Here each thing is individuated, but also located within an assemblage—each is shown to be in a relationship with the others, and also with the sunlight and the street, and not simply with me, my vision, or my cultural frame. Here thing-power rises to the surface. In this assemblage, objects appear more vividly as things, that is, as entities not entirely reducible to the contexts in which (human) subjects set them, never entirely exhausted by their semiotics.

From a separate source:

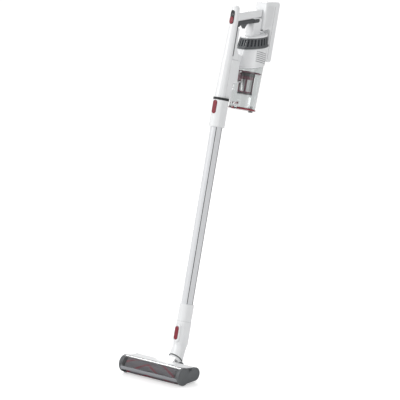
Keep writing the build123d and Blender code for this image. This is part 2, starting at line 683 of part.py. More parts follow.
def head_hull(x_low, x_high, inset=0.0):
    """The head's body: its two round lobes joined by tangent lines."""
    with BuildPart() as body:
        with BuildSketch(Plane.YZ.offset(x_low)):
            with Locations((HOUSE_Y, HOUSE_Z)):
                Circle(HOUSE_R - inset)
            with Locations((REAR_Y, REAR_Z)):
                Circle(REAR_R - inset)
            make_hull()
        extrude(amount=x_high - x_low)
    return body.part


def bean(x_low, x_high, inset=0.0, edge=0.0):
    """The end cap's outline: two round lobes with a waist between them."""
    with BuildPart() as body:
        with BuildSketch(Plane.YZ.offset(x_low)) as outline:
            with Locations((HOUSE_Y, HOUSE_Z)):
                Circle(HOUSE_R)
            with Locations((REAR_Y, REAR_Z)):
                Circle(REAR_R)
            with Locations(((HOUSE_Y + REAR_Y) / 2, 23.0)):
                Rectangle(REAR_Y - HOUSE_Y, 35.0)
            waist = outline.vertices().filter_by(lambda v: HOUSE_Y + 5 < v.Y < REAR_Y - 3)
            fillet(waist, 5.5)
            if inset:
                offset(amount=-inset, mode=Mode.REPLACE)
        extrude(amount=x_high - x_low)
        if edge:
            outer = body.faces().filter_by(Axis.X).sort_by(Axis.X)[-1 if x_low > 0 else 0]
            fillet(outer.edges(), edge)
    return body.part


with BuildPart() as head_cover:
    add(head_hull(-BODY_HALF, BODY_HALF))
    # hood that rises towards the neck
    with BuildSketch(Plane.XZ.offset(-2.0)):
        with Locations((0, 40.0)):
            Rectangle(70.0, 18.0)
    with BuildSketch(Plane.XZ.offset(-33.5)):
        with Locations((0, 45.0)):
            Rectangle(47.0, 24.0)
    loft()
    add(head_hull(-BODY_HALF, BODY_HALF, inset=WALL), mode=Mode.SUBTRACT)
    with BuildSketch(Plane.XZ.offset(-8.0)):
        with Locations((0, 38.0)):
            Rectangle(60.0, 14.0)
    with BuildSketch(Plane.XZ.offset(-40.0)):
        with Locations((0, 42.0)):
            Rectangle(42.0, 25.0)
    loft(mode=Mode.SUBTRACT)
    add(box(-130, 130, -90, WINDOW_TOP_Y, -5, 80), mode=Mode.SUBTRACT)
    add(box(-130, 130, -90, 60, -5, SOLE_HIGH), mode=Mode.SUBTRACT)
    # way through the rear wall for the neck's fork, and slots for the wheels
    add(box(-29.2, 29.2, 12, 60, 5, 41), mode=Mode.SUBTRACT)
    for flank in (-1, 1):
        middle = flank * WHEEL_X
        add(box(middle - 7.5, middle + 7.5, 12, 60, -5, 23), mode=Mode.SUBTRACT)
write("head_cover", head_cover.part)

with BuildPart() as brush_window:
    add(axle(-BODY_HALF, BODY_HALF, HOUSE_R, HOUSE_Y, HOUSE_Z, bore=HOUSE_R - 2.2))
    add(box(-130, 130, WINDOW_TOP_Y, 0, -5, 80), mode=Mode.SUBTRACT)
    add(box(-130, 130, -90, 0, -5, LENS_TOP_Z), mode=Mode.SUBTRACT)
write("brush_window", brush_window.part)

LIGHTS = [-9.0 + 35.0 * step for step in (-1, 0, 1)]
LIGHT_BOX = (-69.3, -67.9, 25.2, 28.6)
with BuildPart() as light_lens:
    add(axle(-BODY_HALF, BODY_HALF, HOUSE_R, HOUSE_Y, HOUSE_Z, bore=HOUSE_R - 2.2))
    add(axle(-BODY_HALF, BODY_HALF, NAP_R + 0.6, ROLL_Y, ROLL_Z), mode=Mode.SUBTRACT)
    add(box(-130, 130, HOUSE_Y, 0, -5, 80), mode=Mode.SUBTRACT)
    add(box(-130, 130, -90, 0, LENS_TOP_Z, 80), mode=Mode.SUBTRACT)
    add(box(-130, 130, -90, 0, -5, LENS_LOW_Z), mode=Mode.SUBTRACT)
    for light in LIGHTS:
        add(box(light - 2.5, light + 2.5, *LIGHT_BOX), mode=Mode.SUBTRACT)
write("light_lens", light_lens.part)

with BuildPart() as lights:
    for light in LIGHTS:
        add(box(light - 2.5, light + 2.5, *LIGHT_BOX))
write("lights", lights.part)

with BuildPart() as head_base:
    add(box(-115.8, 115.8, MOUTH_REAR, 20.5, SOLE_LOW, SOLE_HIGH))
    # the sole runs forward under the belt drive; the other end is open, for the brush to come out
    add(box(-115.8, -106.0, -56.0, MOUTH_REAR, SOLE_LOW, SOLE_HIGH))
    for flank in (-1, 1):
        # posts and cheeks of the neck's fork
        low = min(flank * CHEEK_LOW, flank * CHEEK_HIGH)
        cheek = CHEEK_HIGH - CHEEK_LOW
        add(box(low, low + cheek, 10.0, 20.5, SOLE_HIGH, 36.0))
        add(box(low, low + cheek, 20.5, PITCH_Y, 18.0, 36.0))
        add(axle(low, low + cheek, 10.0, PITCH_Y, PITCH_Z))
        # end plates of the brush chamber
        low = min(flank * 113.6, flank * 115.8)
        add(head_hull(low, low + 2.2, inset=WALL + 0.1))
        add(box(low, low + 2.2, MOUTH_REAR, 12.0, SOLE_LOW, 20.0))
        add(box(flank * WHEEL_X - 7.5, flank * WHEEL_X + 7.5, 2, 30, -5, 23), mode=Mode.SUBTRACT)
    # wall behind the brush, with the suction throat
    add(box(-104.5, 113.6, -13.0, -11.0, SOLE_HIGH, 48.5))
    add(box(-20, 20, -14, -10, 12, 40), mode=Mode.SUBTRACT)
    add(axle(-140, 140, PIN_R, PITCH_Y, PITCH_Z), mode=Mode.SUBTRACT)
    add(axle(100, 140, NAP_R + 0.6, ROLL_Y, ROLL_Z), mode=Mode.SUBTRACT)
    add(axle(-140, -100, 6.5, ROLL_Y, ROLL_Z), mode=Mode.SUBTRACT)
    add(axle(-110, 110, 2 + FIT, WHEEL_Y, WHEEL_R), mode=Mode.SUBTRACT)
write("head_base", head_base.part)

with BuildPart() as left_cap:
    add(bean(-HEAD_HALF, -BODY_HALF, edge=2.6))
    add(bean(-HEAD_HALF + 3.0, -BODY_HALF, inset=2.6), mode=Mode.SUBTRACT)
    add(axle(-HEAD_HALF + 3.0, -109.0, PIN_R, ROLL_Y, ROLL_Z))
write("left_cap", left_cap.part)

with BuildPart() as right_cap:
    add(bean(BODY_HALF, HEAD_HALF, edge=2.6))
    add(bean(BODY_HALF, HEAD_HALF - 3.0, inset=2.6), mode=Mode.SUBTRACT)
    add(axle(98.0, HEAD_HALF - 3.0, 6.0, ROLL_Y, ROLL_Z))
write("right_cap", right_cap.part)

with BuildPart() as brush_core:
    add(axle(-ROLL_END, ROLL_END, CORE_R, ROLL_Y, ROLL_Z))
    add(axle(-112.5, -ROLL_END, 9.0, ROLL_Y, ROLL_Z))
    add(axle(-113, -100, PIN_R + FIT, ROLL_Y, ROLL_Z), mode=Mode.SUBTRACT)
    add(axle(96, 110, 6.0 + FIT, ROLL_Y, ROLL_Z), mode=Mode.SUBTRACT)
write("brush_core", brush_core.part)

with BuildPart() as brush_nap:
    add(axle(-ROLL_END + 1, ROLL_END - 1, NAP_R, ROLL_Y, ROLL_Z, bore=CORE_R))
write("brush_nap", brush_nap.part)

DRIVE_Y, DRIVE_Z, SHAFT_R, PULLEY_R = 6.0, 27.0, 2.5, 5.0
with BuildPart() as brush_motor:
    add(axle(-78, -33, 12.5, DRIVE_Y, DRIVE_Z, edge=1.0))
    add(axle(-80, -68, SHAFT_R + FIT, DRIVE_Y, DRIVE_Z), mode=Mode.SUBTRACT)
write("brush_motor", brush_motor.part)

with BuildPart() as motor_pulley:
    add(axle(-112.5, -68.5, SHAFT_R, DRIVE_Y, DRIVE_Z))
    add(axle(-112.5, -106.0, PULLEY_R, DRIVE_Y, DRIVE_Z))
write("motor_pulley", motor_pulley.part)

with BuildPart() as drive_belt:
    with BuildSketch(Plane.YZ.offset(-112.0)):
        with Locations((ROLL_Y, ROLL_Z)):
            Circle(9.0 + 1.6)
        with Locations((DRIVE_Y, DRIVE_Z)):
            Circle(PULLEY_R + 1.6)
        make_hull()
    extrude(amount=5.5)
    with BuildSketch(Plane.YZ.offset(-112.0)):
        with Locations((ROLL_Y, ROLL_Z)):
            Circle(9.0 + FIT)
        with Locations((DRIVE_Y, DRIVE_Z)):
            Circle(PULLEY_R + FIT)
        make_hull()
    extrude(amount=5.5, mode=Mode.SUBTRACT)
write("drive_belt", drive_belt.part)

with BuildPart() as rear_wheels:
    add(axle(-98, 98, 2.0, WHEEL_Y, WHEEL_R))
    for flank in (-1, 1):
        middle = flank * WHEEL_X
        add(axle(middle - WHEEL_WIDTH / 2, middle + WHEEL_WIDTH / 2, WHEEL_R, WHEEL_Y, WHEEL_R, edge=1.5))
write("rear_wheels", rear_wheels.part)

with BuildPart() as felt_strip:
    add(box(-50, 50, -9, 9, 0, SOLE_LOW))
write("felt_strip", felt_strip.part)
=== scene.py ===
"""Cordless stick vacuum: detailed pieces and finishes over the CAD frame, with a plain studio stage."""

import json
import random
from math import atan2, cos, pi, radians, sin, sqrt

import bmesh
import bpy
from bpy.props import FloatProperty, FloatVectorProperty, IntProperty, PointerProperty
from mathutils import Matrix, Vector


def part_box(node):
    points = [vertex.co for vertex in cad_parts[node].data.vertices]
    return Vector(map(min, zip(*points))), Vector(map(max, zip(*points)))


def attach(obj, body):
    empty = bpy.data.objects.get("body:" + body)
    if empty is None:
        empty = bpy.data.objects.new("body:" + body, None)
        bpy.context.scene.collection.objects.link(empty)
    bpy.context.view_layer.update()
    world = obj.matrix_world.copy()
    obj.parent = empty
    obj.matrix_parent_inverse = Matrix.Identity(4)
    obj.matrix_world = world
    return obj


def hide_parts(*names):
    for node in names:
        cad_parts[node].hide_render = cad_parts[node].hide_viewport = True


bl_info = {
    "name": "Cordless Stick Vacuum",
    "version": (1, 0, 0),
    "blender": (4, 5, 0),
    "location": "3D View > Sidebar > Vacuum",
    "description": "Details, finishes and a studio stage for a cordless stick vacuum",
    "category": "Object",
}

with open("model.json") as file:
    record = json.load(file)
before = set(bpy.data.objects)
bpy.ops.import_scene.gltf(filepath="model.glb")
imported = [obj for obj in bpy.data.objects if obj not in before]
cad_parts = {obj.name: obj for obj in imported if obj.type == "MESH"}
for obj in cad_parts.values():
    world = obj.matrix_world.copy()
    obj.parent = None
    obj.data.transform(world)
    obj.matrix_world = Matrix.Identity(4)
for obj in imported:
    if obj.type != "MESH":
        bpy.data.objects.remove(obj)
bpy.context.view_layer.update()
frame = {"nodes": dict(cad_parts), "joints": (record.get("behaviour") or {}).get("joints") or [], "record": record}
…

It’s important to realize that Bennett’s thing-power, just like the power of the meta-image, resides in its spectral ecosystem (or aesthetic atmosphere) surrounding it. The agency of its power stems not from human perception but taking in of the relationships of objects occurring within their sphere of interaction.

Bennett’s thing-power can easily be applied to images. While images can be distilled to aesthetic taxonomies and in effect become meta-images, an equal image power rises to the surface, where occurrences taking place within aesthetic ecosystems similarly seem to “provoke poetry”. The poetry emerges out of their interaction.

Stepping out of this scene and back into our own, image-power and thing-power would seem to overlap with continual interaction between the acts of seeing and experiencing. They interact in a spectral ecosystem that is rendered through each experience that inspires one to pause or react. In this environment, seeing a dinosaur skeleton on your phone while shopping for brands at the supermarket in between texting a friend all have the potential to occur within the same spectral ecosystem. The unpredictable results conjure poetry.

When meta-images extend their gravity outward, like large objects, pulling in and influencing each other, meaningful connections are made, and an aesthetic atmosphere forms. It’s here, in the space between them, that the shift brought by today’s media seems to encourage artists to explore new interior dimensions.